Global Witness, organización estadounidense que visibiliza el conflicto entre medioambiente, corrupción y violencia, reveló que solo en el 2014 al menos 116 defensores del medio ambiente murieron asesinados y Latinoamérica lideró en estas cifras. Asimismo, que un 40 por ciento de estas víctimas pertenecía a alguna etnia indígena. Por su parte, el Atlas de Justicia Ambiental, enumeró en 2.089 los casos de conflicto alrededor del mundo en respuesta a la construcción de proyectos mineros, petroleros o gasíferos.
Los números hablan por sí solos. Estamos en un escenario regional donde a los Estados se les ha hecho cuesta arriba, por falta de voluntad política, presiones o por un sentido de demanda muy reciente en las poblaciones latinoamericanas, el conciliar el crecimiento económico con el cuidado del medio ambiente y el respeto a los derechos humanos de las comunidades que serán afectadas por grandes proyectos de inversión.
Recordemos que el año pasado el Instituto de Derechos Humanos presentó un mapa que, hasta julio de 2015, levantó más de 100 conflictos socioambientales en nuestro territorio nacional. Específicamente de controversias que enfrentan a distintos sectores de la sociedad y en los que hay potencial afectación de los derechos humanos, producto de la explotación de recursos naturales.
Existe un diagnóstico compartido por varios sectores sobre esta situación que, si bien es complejo, se podría resumir en que los procesos de toma de decisiones sobre asuntos medioambientales carecen de mecanismos efectivos de información y de participación ciudadana y de ahí la relevancia que tienen las negociaciones que están llevando a cabo 23 países de América Latina y el Caribe, entre ellos Chile.

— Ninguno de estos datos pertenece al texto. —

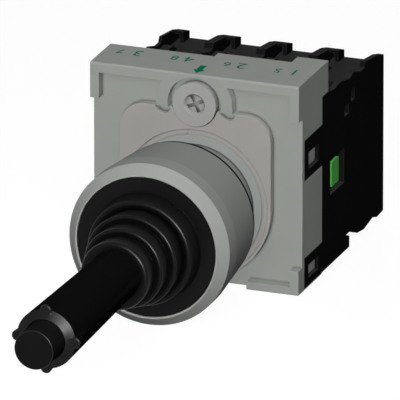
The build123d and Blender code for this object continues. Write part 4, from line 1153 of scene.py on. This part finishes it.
# %% Slot numbers
SMALL_DIGIT, LARGE_DIGIT = 2.15 * MM, 2.8 * MM
DIGIT_Y = 7.2 * MM
CAPITAL_SHARE = 0.72
STROKE_SPREAD = -0.01 * MM


def digit_mesh(sign, height):
    """The outline of one digit, filled and raised by the thickness of the ink."""
    text = bpy.data.curves.new("sign", "FONT")
    text.body = sign
    text.size = height / CAPITAL_SHARE
    text.offset = STROKE_SPREAD
    text.extrude = INK_T
    holder = add_object("sign", text)
    bpy.context.view_layer.update()
    filled = holder.evaluated_get(bpy.context.evaluated_depsgraph_get())
    mesh = bpy.data.meshes.new_from_object(filled)
    bpy.data.objects.remove(holder)
    return mesh


LARGE_ONES = "1234"
PLACES = {"7": -16.8, "3": -13.4, "8": -6.4, "4": -3.6, "6": 3.6, "2": 6.4, "5": 13.4, "1": 16.5}
for sign, x in PLACES.items():
    height = LARGE_DIGIT if sign in LARGE_ONES else SMALL_DIGIT
    place_mark(digit_mesh(sign, height), f"slot_number_{sign}", x * MM, rim_y + DIGIT_Y)
print("slot numbers:", *PLACES)

# %% [markdown]
# The arrow is a flat outline of seven corners, drawn below and above the surface. A side between
# each two neighbours closes it.

# %% Arrow
ARROW_L, ARROW_W, STEM_W, HEAD_L = 4.1 * MM, 2.3 * MM, 1.15 * MM, 1.8 * MM
ARROW_Y = 3.0 * MM
tip, neck, tail = ARROW_L / 2, ARROW_L / 2 - HEAD_L, -ARROW_L / 2
left_side = [(-ARROW_W / 2, neck), (-STEM_W / 2, neck), (-STEM_W / 2, tail)]
outline = [(0, tip)] + left_side + [(-x, y) for x, y in left_side[::-1]]
corners = len(outline)
arrow_points = [(*point, z) for z in (-INK_T, INK_T) for point in outline]
below = np.arange(corners)
sides = np.stack([below, np.roll(below, -1), np.roll(below, -1) + corners, below + corners], 1)
caps = [below[::-1].tolist(), (below + corners).tolist()]
arrow_mesh = bpy.data.meshes.new("arrow")
arrow_mesh.from_pydata(arrow_points, [], sides.tolist() + caps)
place_mark(arrow_mesh, "front_arrow", 0, rim_y + ARROW_Y)
print("arrow:", corners, "corners")
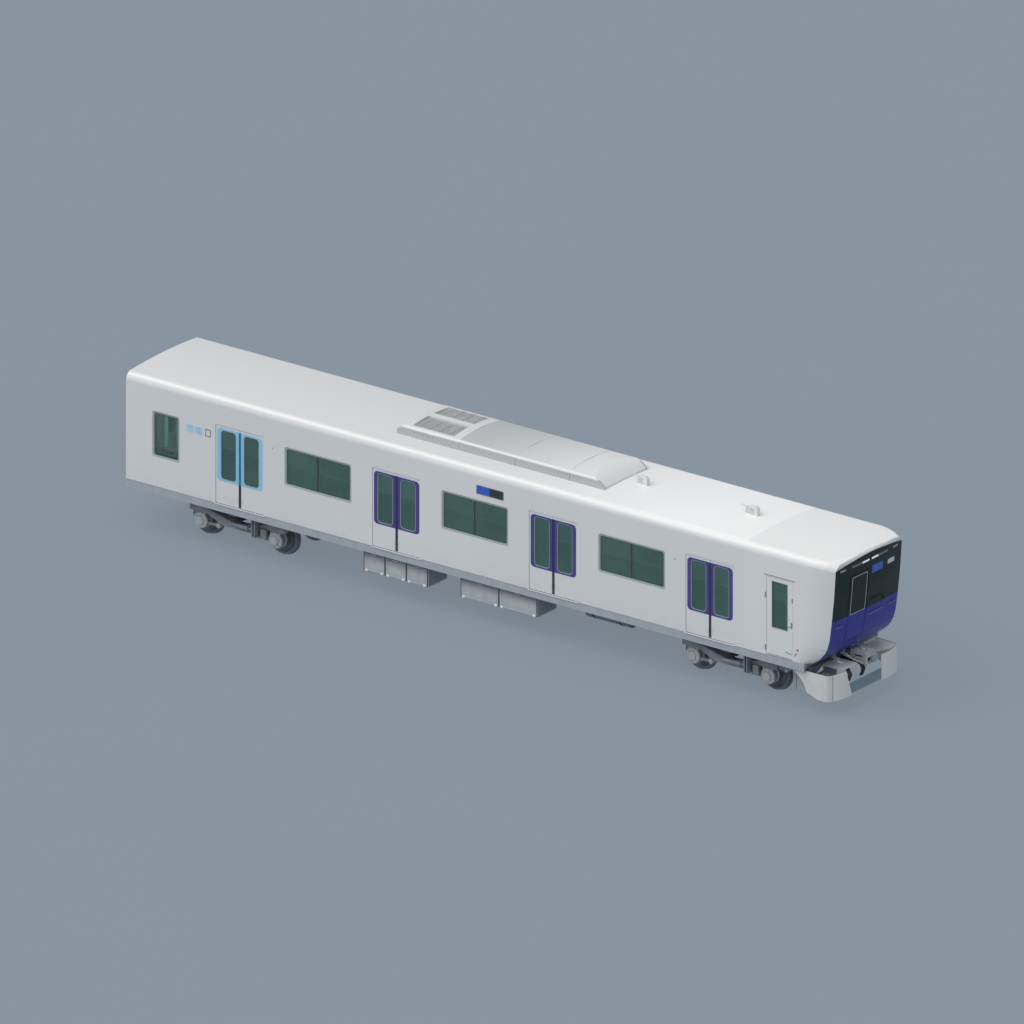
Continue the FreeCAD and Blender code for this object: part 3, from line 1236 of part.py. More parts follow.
def make_motors(name, centre):
    """A traction motor across the bogie beside each axle."""
    motors = []
    for way in (-1, 1):
        x = "%s + %d * motor_run" % (centre, way)
        motors.append(rod("%s_motor_%d" % (name, way), "y", "-motor_half", "motor_half", "motor_radius",
                          (x, "axle_z + 30"), sides=8))
    keep(together(name + "_motor_pair", motors), name + "_motors")


def make_bogie(name, centre, guards):
    make_bogie_frame(name, centre, guards)
    make_axle_boxes(name, centre)
    make_air_springs(name, centre)
    make_motors(name, centre)
    for way, end in ((-1, "rear"), (1, "front")):
        wheelset("%s_%s_wheelset" % (name, end), "%s + %d * half_wheelbase" % (centre, way))


SIDES = ("left", "right")
make_underframe()
make_roof()
for wall_side in SIDES:
    make_side_wall(wall_side)
    make_windows(wall_side)
    for leaf_way in (1, -1):
        make_leaves(wall_side, leaf_way)
    make_cab_door(wall_side)
make_rear_end()
make_gangway()
make_cab()
make_roof_gear()
make_underfloor()
make_skirt()
make_coupler("front_coupler", 1)
make_coupler("rear_coupler", -1)
make_cab_inside()
make_saloon_inside()
make_bogie("rear_bogie", "bogie_rear_x", False)
make_bogie("front_bogie", "bogie_front_x", True)

document.recompute()
for item in document.Objects:
    if "Invalid" in item.State or "Error" in item.State:
        raise RuntimeError("%s did not recompute: %s" % (item.Label, item.State))
os.makedirs("parts", exist_ok=True)
for item in sub_parts:
    if item.Shape.isNull() or not item.Shape.isValid():
        raise RuntimeError("%s has no valid shape" % item.Label)
    item.Shape.exportStep("parts/%s.step" % item.Label)
    box = item.Shape.BoundBox
    print("%-26s %2d solids  x %8.0f %8.0f  y %6.0f %6.0f  z %5.0f %5.0f" % (
        item.Label, len(item.Shape.Solids), box.XMin, box.XMax, box.YMin, box.YMax, box.ZMin, box.ZMax))
print(len(sub_parts), "sub-parts")
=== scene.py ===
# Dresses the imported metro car: finishes, fitted parts, light, floor and camera.
import math

import bmesh
import bpy
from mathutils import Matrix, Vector
from mathutils.bvhtree import BVHTree


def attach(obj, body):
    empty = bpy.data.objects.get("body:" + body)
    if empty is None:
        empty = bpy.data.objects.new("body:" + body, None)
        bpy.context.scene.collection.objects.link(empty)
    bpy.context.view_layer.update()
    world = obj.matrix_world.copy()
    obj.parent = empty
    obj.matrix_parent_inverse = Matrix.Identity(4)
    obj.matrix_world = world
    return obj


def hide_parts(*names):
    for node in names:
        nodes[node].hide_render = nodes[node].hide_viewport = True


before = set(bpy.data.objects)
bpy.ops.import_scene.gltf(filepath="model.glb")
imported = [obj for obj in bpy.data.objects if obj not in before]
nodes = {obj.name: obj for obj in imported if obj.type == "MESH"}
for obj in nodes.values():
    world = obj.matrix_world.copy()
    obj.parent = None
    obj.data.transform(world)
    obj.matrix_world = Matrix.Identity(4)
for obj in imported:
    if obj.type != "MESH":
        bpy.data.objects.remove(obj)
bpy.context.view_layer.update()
print("car loaded:", len(nodes), "CAD parts")


# the photograph's view, with parallel lines as it has them
photoView = {
    "azimuth": 36.85, "elevation": 21.55, "lookAt": (-0.05, 0.0, 2.25), "span": 22.96, "distance": 60.0,
    "near": 1.0, "far": 300.0,
}


# the way towards a far point seen at this angle round the car and above the floor
def wayTo(azimuth, elevation):
    around, rise = math.radians(azimuth), math.radians(elevation)
    return Vector((math.sin(around) * math.cos(rise), -math.cos(around) * math.cos(rise), math.sin(rise)))


def addObject(name, data):
    made = bpy.data.objects.new(name, data)
    bpy.context.scene.collection.objects.link(made)
    return made


def setCamera(view):
    back = wayTo(view["azimuth"], view["elevation"])
    lens = bpy.data.cameras.new("photoLens")
    lens.type = "ORTHO"
    lens.ortho_scale = view["span"]
    lens.clip_start, lens.clip_end = view["near"], view["far"]
    camera = addObject("photoCamera", lens)
    camera.location = Vector(view["lookAt"]) + back * view["distance"]
    camera.rotation_euler = (-back).to_track_quat("-Z", "Y").to_euler()
    bpy.context.scene.camera = camera


setCamera(photoView)


# shader sums: one wrapped socket, so that a finish reads as an expression
class Wire:
    def __init__(self, tree, socket=None):
        self.tree = tree
        self.socket = socket

    def node(self, kind, settings=None, sockets=None, out=0):
        made = self.tree.nodes.new(kind)
        for name, value in (settings or {}).items():
            setattr(made, name, value)
        for key, value in (sockets or {}).items():
            if isinstance(value, Wire):
                self.tree.links.new(value.socket, made.inputs[key])
            else:
                made.inputs[key].default_value = value
        return Wire(self.tree, made.outputs[out])

    def sum(self, operation, first, second):
        return self.node("ShaderNodeMath", {"operation": operation}, {0: first, 1: second})

    def __add__(self, other):
        return self.sum("ADD", self, other)

    def __radd__(self, other):
        return self.sum("ADD", other, self)

    def __sub__(self, other):
        return self.sum("SUBTRACT", self, other)

    def __rsub__(self, other):
        return self.sum("SUBTRACT", other, self)

    def __mul__(self, other):
        return self.sum("MULTIPLY", self, other)

    def __rmul__(self, other):
        return self.sum("MULTIPLY", other, self)

    def __truediv__(self, other):
        return self.sum("DIVIDE", self, other)

    def __rtruediv__(self, other):
        return self.sum("DIVIDE", other, self)

    # the point in the car's own metres
    def place(self):
        return self.node("ShaderNodeTexCoord", out=3)

    def part(self, letter):
        return self.node("ShaderNodeSeparateXYZ", None, {0: self}, "XYZ".index(letter))

    def stretched(self, scale):
        return self.node("ShaderNodeVectorMath", {"operation": "MULTIPLY"}, {0: self, 1: scale})

    def cloud(self, scale, detail=3.0, rough=0.5):
        sockets = {"Vector": self, "Scale": scale, "Detail": detail, "Roughness": rough}
        return self.node("ShaderNodeTexNoise", None, sockets)

    def bands(self, letter, scale):
        sockets = {"Vector": self, "Scale": scale, "Distortion": 0.4}
        return self.node("ShaderNodeTexWave", {"bands_direction": letter}, sockets)

    # 0 below low, 1 above high, smooth between
    def rising(self, low, high):
        limits = {0: self, 1: low, 2: high}
        return self.node("ShaderNodeMapRange", {"interpolation_type": "SMOOTHSTEP"}, limits)

    # this value as the share of the second colour
    def tint(self, first, second):
        pair = [item if isinstance(item, Wire) else (*item, 1) for item in (first, second)]
        return self.node("ShaderNodeMix", {"data_type": "RGBA"}, {0: self, 6: pair[0], 7: pair[1]}, 2)

    def bump(self, strength, depth):
        return self.node("ShaderNodeBump", None, {"Strength": strength, "Distance": depth, "Height": self})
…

Cumpliendo con el "Principio 10" de la Declaración de Río, los países se han sentado a la mesa por casi tres años para establecer disposiciones que mejoren el estándar en cuanto al ejercicio de información, de participación y del acceso a la justicia de la ciudadanía en asuntos medioambientales. En otras palabras, ver alternativas para generar instancias que permitan a las comunidades informarse, manifestar sus preocupaciones, sus dudas y sostener un diálogo sustantivo con los Gobiernos y los inversionistas de los proyectos y, de esta forma, involucrar en la decisión a un actor tradicionalmente postergado.
Este cambio es de largo aliento pero debe partir por la disposición de los países a tener leyes con obligaciones más robustas en la materia, que se traduzcan en mecanismos de participación transparentes que den certeza a los diversos actores que participan.
El esfuerzo que se ha hecho hasta el momento en esta dirección ha sido tibio. Si bien la mayoría de los países promueven e incluso garantizan en sus legislaciones el acceso a la información de carácter público, lo hacen con distintos niveles de obligaciones. Sólo 3 de 10 establecen concretamente períodos de tiempo para la entrega de información; exigen el uso de medios de comunicación acordes a las comunidades y una difusión clara y entendible. En la misma línea, sólo 4 países someten a consulta pública presencial todos los proyectos que ingresan al Sistema de Evaluación de Impacto Ambiental. Chile no es uno de esos cuatro.
Por eso, la participación de nuestro Estado en esta negociación es una buena señal. No sólo demuestra la voluntad para que la ciudadanía tenga mayor injerencia en las decisiones que afectarán su territorio, sino que además Chile le ha dado peso político y viabilidad al proceso.